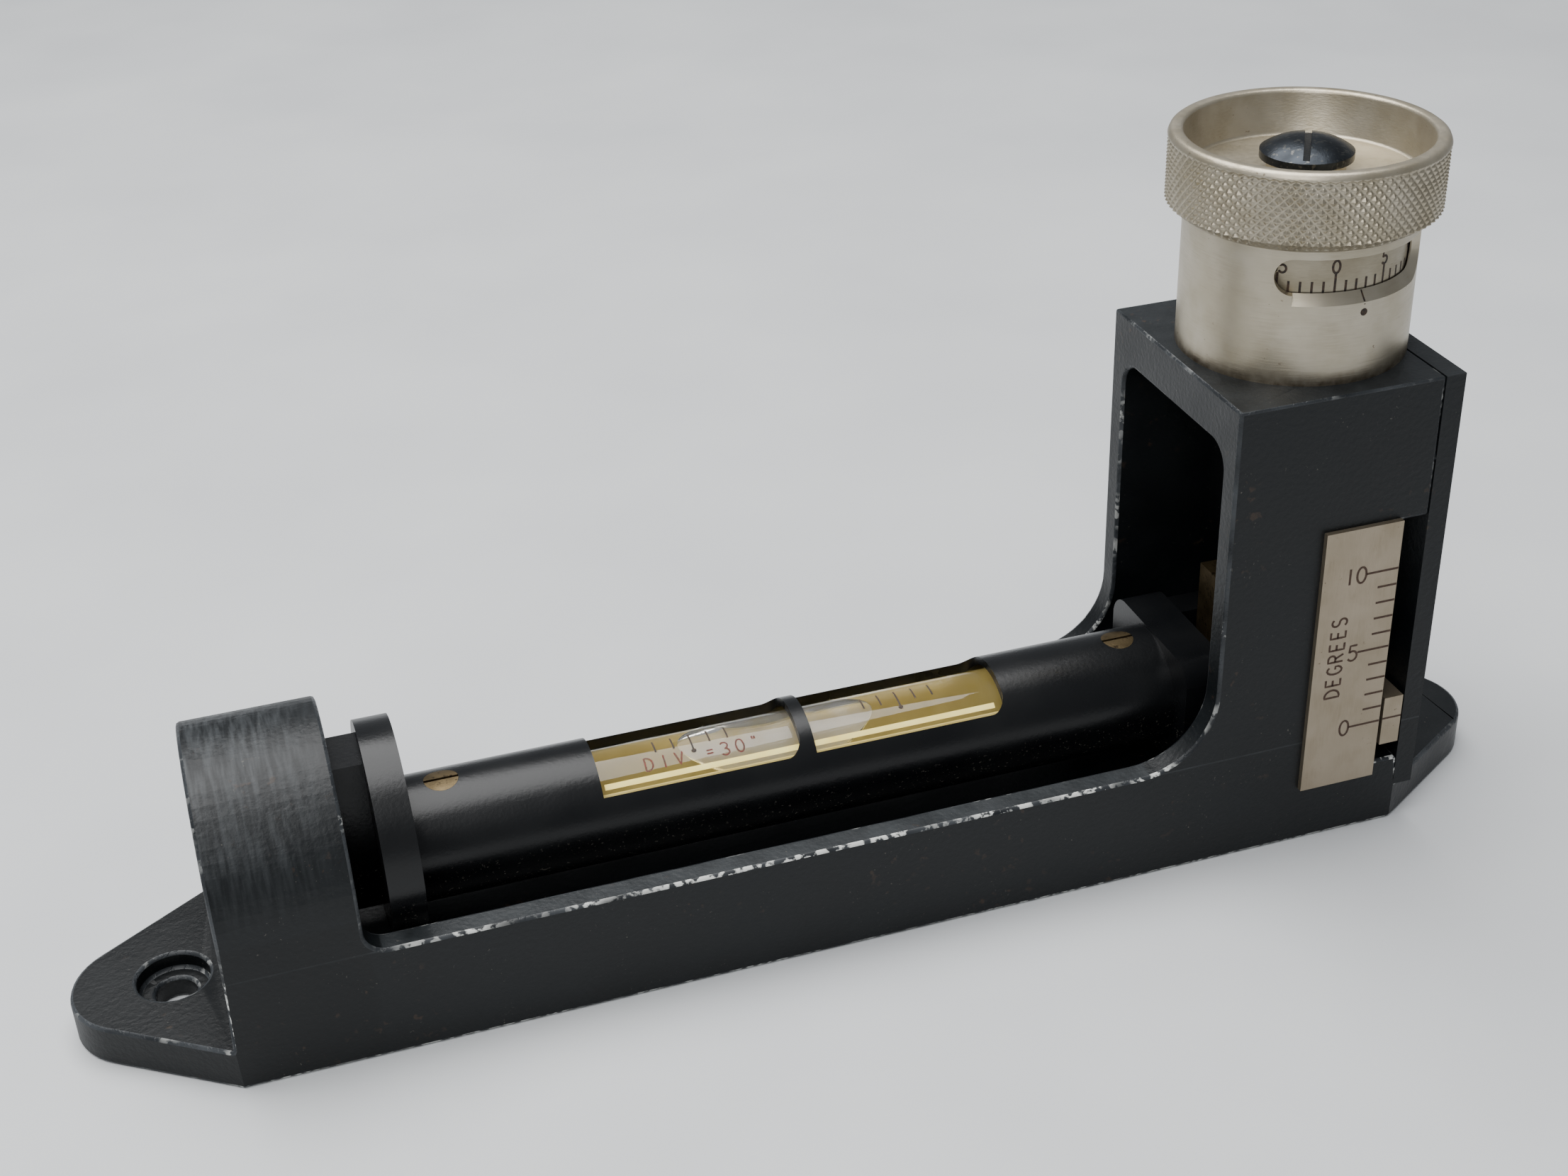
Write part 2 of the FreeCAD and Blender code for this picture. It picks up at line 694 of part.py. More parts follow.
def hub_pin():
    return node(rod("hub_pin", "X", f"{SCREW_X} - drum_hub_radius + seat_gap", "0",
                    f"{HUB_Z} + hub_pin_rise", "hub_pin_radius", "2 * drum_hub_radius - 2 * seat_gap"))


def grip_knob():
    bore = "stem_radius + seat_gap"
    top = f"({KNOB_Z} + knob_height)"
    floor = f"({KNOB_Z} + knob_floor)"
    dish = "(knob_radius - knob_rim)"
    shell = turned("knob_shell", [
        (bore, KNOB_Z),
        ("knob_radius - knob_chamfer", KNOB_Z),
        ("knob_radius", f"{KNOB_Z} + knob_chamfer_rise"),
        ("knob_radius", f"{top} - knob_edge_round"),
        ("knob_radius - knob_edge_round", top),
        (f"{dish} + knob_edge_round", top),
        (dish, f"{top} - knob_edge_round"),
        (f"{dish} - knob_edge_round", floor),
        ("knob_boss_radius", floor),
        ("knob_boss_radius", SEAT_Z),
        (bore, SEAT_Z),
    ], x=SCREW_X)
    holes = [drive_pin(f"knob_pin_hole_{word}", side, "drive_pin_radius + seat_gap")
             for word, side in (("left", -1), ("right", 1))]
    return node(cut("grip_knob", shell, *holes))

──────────

§ What you will do
Write every line of the material above again, exactly.

§ Completed exercise
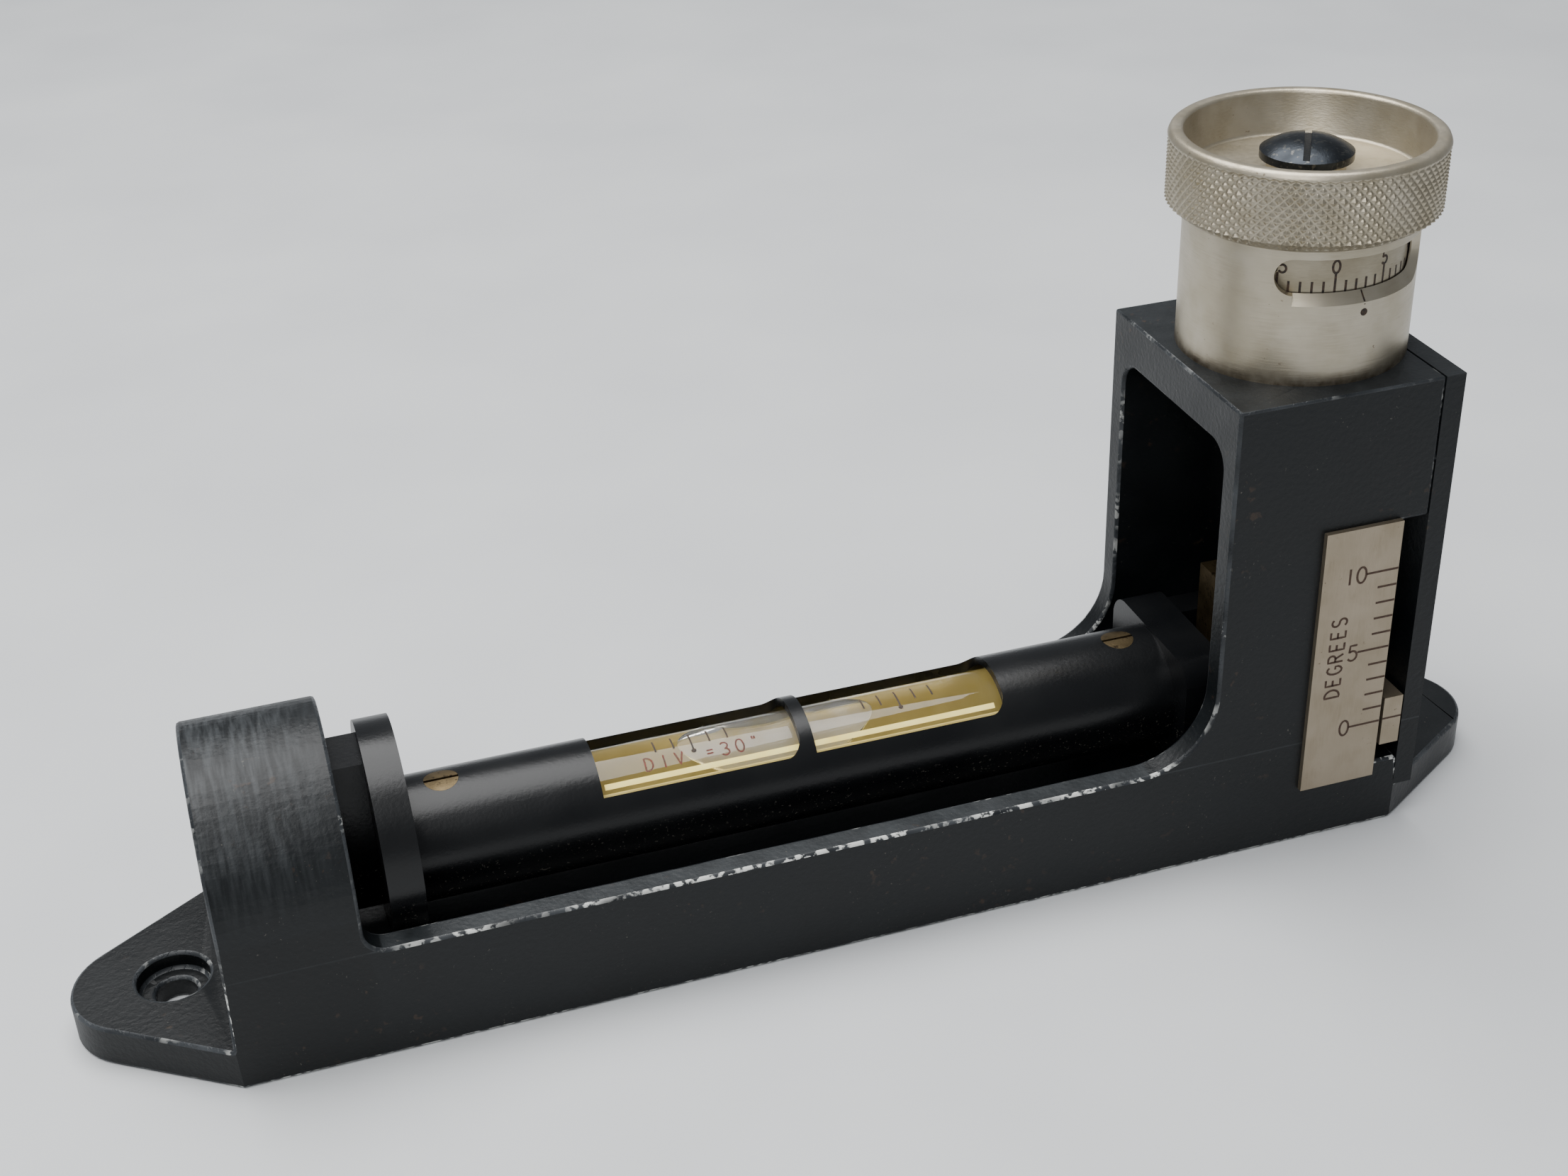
Write part 2 of the FreeCAD and Blender code for this picture. It picks up at line 694 of part.py. More parts follow.
def hub_pin():
    return node(rod("hub_pin", "X", f"{SCREW_X} - drum_hub_radius + seat_gap", "0",
                    f"{HUB_Z} + hub_pin_rise", "hub_pin_radius", "2 * drum_hub_radius - 2 * seat_gap"))


def grip_knob():
    bore = "stem_radius + seat_gap"
    top = f"({KNOB_Z} + knob_height)"
    floor = f"({KNOB_Z} + knob_floor)"
    dish = "(knob_radius - knob_rim)"
    shell = turned("knob_shell", [
        (bore, KNOB_Z),
        ("knob_radius - knob_chamfer", KNOB_Z),
        ("knob_radius", f"{KNOB_Z} + knob_chamfer_rise"),
        ("knob_radius", f"{top} - knob_edge_round"),
        ("knob_radius - knob_edge_round", top),
        (f"{dish} + knob_edge_round", top),
        (dish, f"{top} - knob_edge_round"),
        (f"{dish} - knob_edge_round", floor),
        ("knob_boss_radius", floor),
        ("knob_boss_radius", SEAT_Z),
        (bore, SEAT_Z),
    ], x=SCREW_X)
    holes = [drive_pin(f"knob_pin_hole_{word}", side, "drive_pin_radius + seat_gap")
             for word, side in (("left", -1), ("right", 1))]
    return node(cut("grip_knob", shell, *holes))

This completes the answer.